The more limited marijuana research bill is being led by the unlikely duo of pro-legalization Rep. Earl Blumenauer (D-OR) and prohibitionist Rep. Andy Harris (R-MD). It will be subject to further amendments during the committee markup.
During an Energy and Commerce Subcommittee on Health hearing in January—which was requested by four GOP lawmakers last year—federal health and drug officials, including from the Drug Enforcement Administration (DEA), acknowledged that the current supply of cannabis for research purposes is inadequate and that scientists should be able to access a wider range of marijuana products.
In addition to the Blumenauer-Harris research legislation, the panel also looked at several other marijuana reform bills during that meeting, including two to federally legalize the plant.
DEA said four years ago that it would be taking steps to expand the number of federally authorized cannabis manufacturers, but it has not yet acted on applications.
Last year, scientists sued the agency, alleging that it had deliberately delayed approving additional marijuana manufacturers for research purposes despite its earlier pledge.
A court mandated that DEA take steps to make good on its promise, and that case was dropped after DEA provided a status update.

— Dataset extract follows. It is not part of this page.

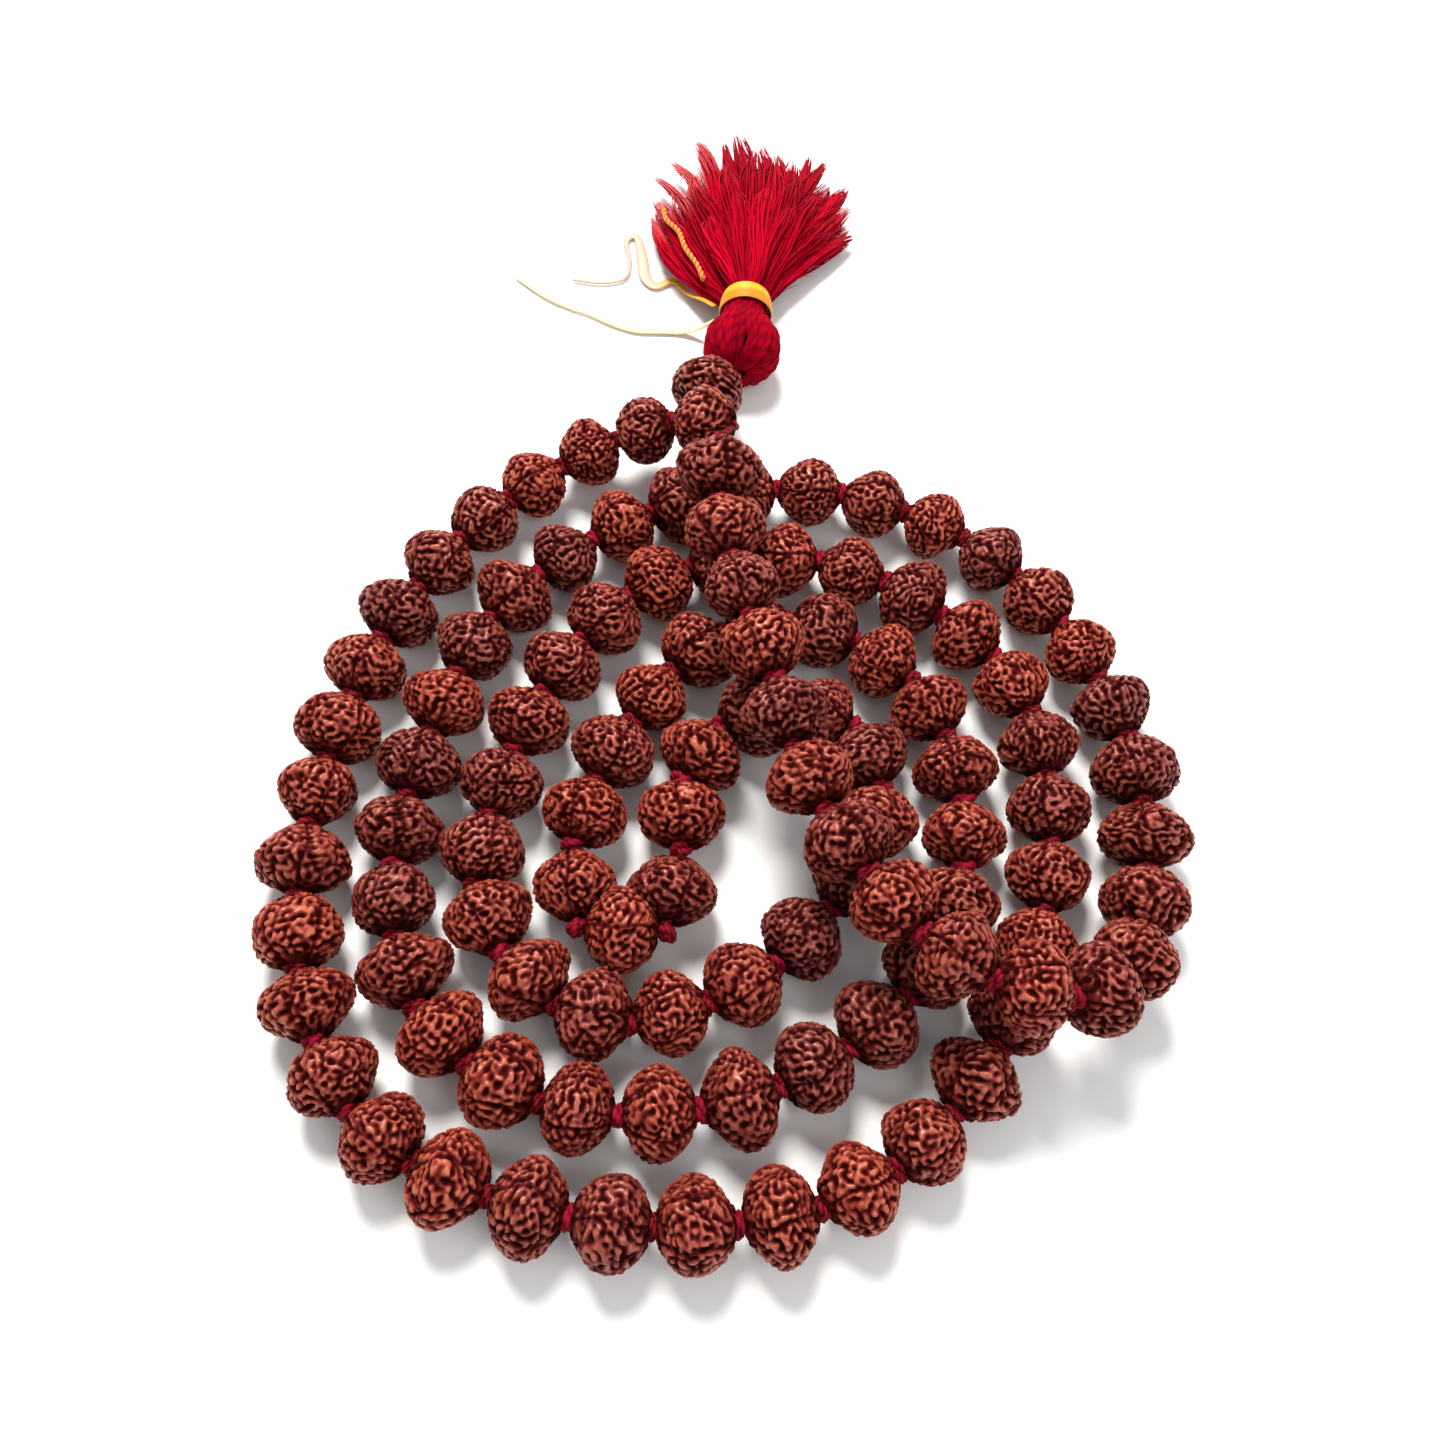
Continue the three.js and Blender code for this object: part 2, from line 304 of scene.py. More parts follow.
def seed_mesh(kind):
    """One ridged seed with its hole along Z: faint furrows, and worm-like ridges between them."""
    rng = np.random.default_rng(100 + kind)
    plump = rng.uniform(0.78, 1.22)
    lean = rng.uniform(-0.13, 0.13)
    s = np.linspace(0, math.pi, SEED_ALONG)
    mouth = math.asin(min(1.0, (SEED_MOUTH / SEED_R) ** (1 / plump)))
    s = mouth + (math.pi - 2 * mouth) * s / math.pi
    along = -np.cos(s) / math.cos(mouth) * SEED_HALF
    radius = SEED_R * np.sin(s) ** plump * (1 + lean * along / SEED_HALF * np.sin(s) ** 2)
    angle = np.arange(SEED_ROUND) * 2 * math.pi / SEED_ROUND
    slope = np.gradient(radius, along)
    normal_r = 1 / np.sqrt(1 + slope ** 2)
    normal_z = -slope * normal_r
    r, a = np.meshgrid(radius, angle, indexing="ij")
    z = np.repeat(along[:, None], SEED_ROUND, 1)
    base = np.stack([r * np.cos(a), r * np.sin(a), z], -1).reshape(-1, 3)
    normal = np.stack([
        normal_r[:, None] * np.cos(a), normal_r[:, None] * np.sin(a), normal_z[:, None] + 0 * a,
    ], -1).reshape(-1, 3)

    ridges = wave_field(rng, RIDGE_WAVE)
    warp = wave_field(rng, 3.1 * MM)
    lumps = wave_field(rng, 5.0 * MM, 20)
    knobs = wave_field(rng, 0.62 * MM)
    grain = wave_field(rng, 0.42 * MM)
    bent = base + 0.10 * MM * np.stack([warp(base), warp(base[:, [1, 2, 0]]), warp(base[:, [2, 0, 1]])], -1)
    relief = 0.5 + 0.5 * np.tanh(1.05 * ridges(bent) + 0.38)
    relief += 0.055 * knobs(base) * relief
    offset = rng.uniform(0, 2 * math.pi)
    furrow = np.zeros(len(base))
    for k in range(FURROWS):
        wander = 0.07 * np.sin(3 * z.ravel() / SEED_HALF + k)
        gap = np.angle(np.exp(1j * (a.ravel() - offset - 2 * math.pi * k / FURROWS - wander)))
        furrow = np.maximum(furrow, np.exp(-(gap * r.ravel() / (0.17 * MM)) ** 2))
    relief *= 1 - 0.45 * furrow
    ends = smoothstep(0, 0.75 * MM, SEED_HALF - np.abs(base[:, 2]))
    depth = RIDGE_DEPTH * (0.35 + 0.65 * ends)
    push = depth * (relief - 1) - 0.08 * MM * furrow * ends
    push += 0.11 * MM * ends * (lumps(base) - 1) + 0.022 * MM * grain(base)
    verts = base + normal * push[:, None]

    ring = np.stack([SEED_BORE * np.cos(angle), SEED_BORE * np.sin(angle), 0 * angle], -1)
    inset = 0.25 * MM
    low = ring + [0, 0, along[0] + inset]
    high = ring + [0, 0, along[-1] - inset]
    verts = np.vstack([verts, high, low])
    # Painted shade: the colour attribute follows the ridges, darker down in the grooves and furrows and
    # towards the bore ends, and darkest on the bore rings.
    shade = relief * (1 - 0.3 * furrow) * (0.4 + 0.6 * ends)
    shade = np.concatenate([shade, np.zeros(2 * SEED_ROUND)])
    mesh = new_mesh("seed_%d" % kind, verts, grid_faces(SEED_ALONG + 2, SEED_ROUND, wrap_rows=True))
    float_attribute(mesh, "relief", shade)
    return mesh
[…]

In March, DEA finally unveiled a revised rule change proposal that it said was necessary due to the high volume of applicants and to address potential complications related to international treaties to which the U.S. is a party.
The scientists behind the original case filed another suit against DEA, claiming that the agency used a “secret” document to justify its delay of approving manufacturer applications.
That was born out when the Justice Department Office of Legal Counsel document was released in April as part of a settlement in the case, revealing, among other things, that the agency feels that its current licensing structure for cannabis cultivation has been in violation of international treaties for decades.
But the bill scheduled for committee action next week stipulates that international treaty obligations “shall not be construed to prohibit, or impose additional restrictions upon, research involving marijuana, or the manufacture, distribution, or dispensing of marijuana, that is conducted in accordance with the Controlled Substances Act, this Act, and the amendments made by this Act.”
The legislation has drawn support from a broad array of organizations on both sides of the legalization debate, including Smart Approaches to Marijuana, American Psychological Association, Marijuana Policy Project and American Academy of Neurology.